BenchmarksThe AGI Scientist · June 9, 2026 · 8 min read

Beyond accuracy: measuring scientific reasoning

Why current evals miss the point, and an open protocol that doesn't.

Most benchmarks ask a model for a final answer and grade the string. That tells you whether the model arrived — it says almost nothing about whether it reasoned. For scientific work, the reasoning is the product.

The problem with accuracy

A single-number score collapses two very different failures into one:

The model that guessed and got lucky.
The model that reasoned soundly but slipped on arithmetic.
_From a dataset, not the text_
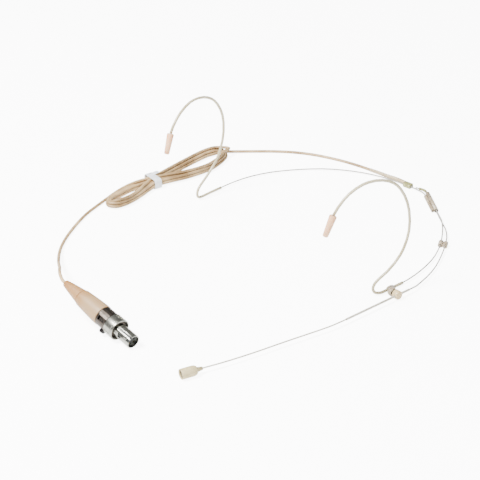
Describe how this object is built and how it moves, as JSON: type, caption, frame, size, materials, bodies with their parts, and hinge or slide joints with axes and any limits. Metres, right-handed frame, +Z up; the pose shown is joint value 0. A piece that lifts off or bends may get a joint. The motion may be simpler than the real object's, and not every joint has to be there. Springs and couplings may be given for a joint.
{
  "type": "headset microphone",
  "caption": "Double ear-hook headset microphone with an adjustable nape slider, a swivelling sliding boom, a hanked cord and a latching four-contact plug.",
  "frame": {"origin": "middle of the headset's footprint on the table it lies on, at table height; the cord, its hank and its plug are left out of that footprint", "axes": "+Z up, -Y the way the wearer faces, +X the wearer's left, where the boom is"},
  "size_m": [0.2026, 0.2353, 0.0655],
  "materials": {
    "wire": "satin light grey lacquer on spring steel",
    "sleeve": "smooth light beige-grey vinyl tube",
    "ear_tip": "soft peach silicone",
    "clip": "moulded grey-beige plastic",
    "clear_sleeve": "yellowed translucent vinyl",
    "relief": "ribbed grey-beige vinyl",
    "knob": "moulded cream plastic",
    "nickel": "bright nickel plate",
    "nickel_dark": "dark nickel plate",
    "black_plastic": "black moulded nylon",
    "boom": "light grey lacquered steel tube",
    "capsule": "satin cream paint",
    "grille": "fine etched steel mesh",
    "capsule_can": "drawn aluminium can",
    "board": "circuit board",
    "lead": "thin grey-beige lead",
    "cord": "smooth tan vinyl",
    "tie": "white vinyl strap",
    "boot_cone": "tan rubber",
    "boot_handle": "pinkish beige rubber",
    "insert": "dark green-black plastic",
    "gold": "gold flash"
  },
  "bodies": {
    "right_frame": {"right_wire": "wire", "right_ear_sleeve": "sleeve", "right_ear_tip": "ear_tip", "nape_clip": "clear_sleeve", "nape_sleeve": "clear_sleeve", "cord_relief": "relief", "boom_cable_rear": "lead", "cord_lead_in": "cord", "cord_hank": "cord", "cord_tie": "tie", "cord_lead_out": "cord", "plug_strain_cone": "boot_cone", "plug_handle": "boot_handle", "plug_body": "nickel_dark", "plug_inner_sleeve": "black_plastic", "plug_ring": "nickel", "plug_nose": "nickel", "plug_insert": "insert", "cable_clamp": "nickel", "socket_contact_1": "gold", "socket_contact_2": "gold", "socket_contact_3": "gold", "socket_contact_4": "gold"},
    "adjuster": {"adjuster_sleeve": "clip"},
    "left_frame": {"left_wire": "wire", "left_ear_sleeve": "sleeve", "left_ear_tip": "ear_tip", "cable_clip": "clip", "boom_clip": "clip", "boom_cable_front": "lead"},
    "boom_holder": {"boom_knob": "knob", "pivot_pin": "nickel", "friction_washer": "black_plastic"},
    "boom": {"boom_tube": "boom", "boom_thin_tube": "boom", "capsule_housing": "capsule", "capsule_grille": "grille", "electret_capsule": "capsule_can", "capsule_board": "board"},
    "latch": {"latch_button": "black_plastic", "latch_lever": "nickel"}
  },
  "joints": [
    {"name": "band_slide", "type": "slide", "parent": "right_frame", "child": "left_frame", "axis": [0.8339, -0.5519, 0], "range_m": [-0.003, 0.01], "deforming": ["boom_cable_rear"]},
    {"name": "adjuster_slide", "type": "slide", "parent": "right_frame", "child": "adjuster", "axis": [0.8339, -0.5519, 0], "range_m": [-0.0015, 0.005]},
    {"name": "boom_swivel", "type": "hinge", "parent": "left_frame", "child": "boom_holder", "pos_m": [0.0796, 0.0142, 0.0026], "axis": [-1, 0, 0], "range_deg": [-20, 60], "deforming": ["boom_cable_front"]},
    {"name": "boom_slide", "type": "slide", "parent": "boom_holder", "child": "boom", "axis": [0, -1, 0], "range_m": [0, 0.005]},
    {"name": "latch_press", "type": "slide", "parent": "right_frame", "child": "latch", "axis": [0.1111, 0.688, 0.7172], "range_m": [0, 0.0007], "stiffness_N_per_m": 600}
  ],
  "couplings": [
    {"joint": "adjuster_slide", "follows": "band_slide", "ratio": 0.5}
  ]
}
Optimize for the score and you reward the first as much as the second. Worse, you quietly select for benchmark-shaped behavior that doesn't survive contact with a real problem.

An open protocol

Our proposal grades the trajectory, not just the endpoint. Each task ships with:

a checkable hypothesis the model must state before acting,
intermediate artifacts (a plan, an experiment, a result) scored independently,
and a reproduction step so a third party can confirm the claimed result.

Everything is open and versioned. The grader is code you can read, and the rubric is the same one we apply to ourselves.

Where it goes next

We don't think this is the final word — it's a starting point we'd like the community to challenge. Submit a task, attack the rubric, or port it to your own domain. A benchmark is only as honest as the people willing to break it.